LITHWICK: Well, I think we as journalists have some responsibility to cover this as though it’s more than a reality show, more than WWF. And I think if we continue to just tell the truth, tell the facts, point out the lies when there are lies, and try to help people understand that the situation today is exponentially worse than when they showed up at the airports after the first travel ban was put into effect; it’s so much worse and yet we are so tired. I think our job in the press is to just be morally serious. Do our jobs, tell the truth, and hope people will stick along for the ride.

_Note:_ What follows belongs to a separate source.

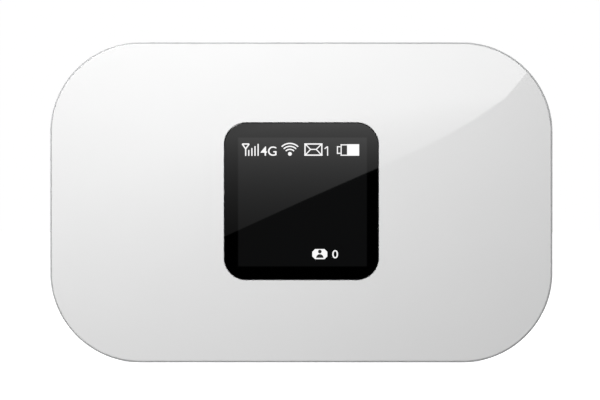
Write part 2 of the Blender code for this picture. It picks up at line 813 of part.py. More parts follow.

STELTER: Right. And do that every day. And…and I’m short on time but I wanted to point out another piece for Slate that I highly recommend. People can Google it. It’s about the limits of journalism. You say we’re asking journalism to do too much. Can you just tell me that brief argument?
LITHWICK: Brian, essentially, what I’m saying is that we all got mad a few weeks ago when Jane Mayer’s piece in The New Yorker came down trying to understand what had happened in the Al Franken dust-up and that the real point of the piece, I think should have been, we needed a due process. We needed an actual hearing in the Senate. We needed to have actual findings of facts, witnesses, subpoenas, all of it, and that journalism litigating #MeToo is just substituting for actual systems that should be doing it in the first instance.
STELTER: The same issue with Jeffrey Epstein, right? The Miami Herald and Julie K. Brown there did incredible work but it’s not…it doesn’t replace the need for prosecutors. And of course, now there…now there are prosecutors newly involved, and now some of those victims were able to speak in court this week, but the reporting itself you’re saying doesn’t…doesn’t fill in for the need for authorities to investigate.
LITHWICK: I…I think reporting is doing an amazing gap-filling job and I credit all of it, especially…
STELTER: Definitely.
LITHWICK: …in the Epstein case.
STELTER: Yeah.
LITHWICK: It is not in and of itself a determinative due process.
STELTER: Right, an important perspective. Two years now since the Harvey Weinstein investigations. Dahlia, thank you so much.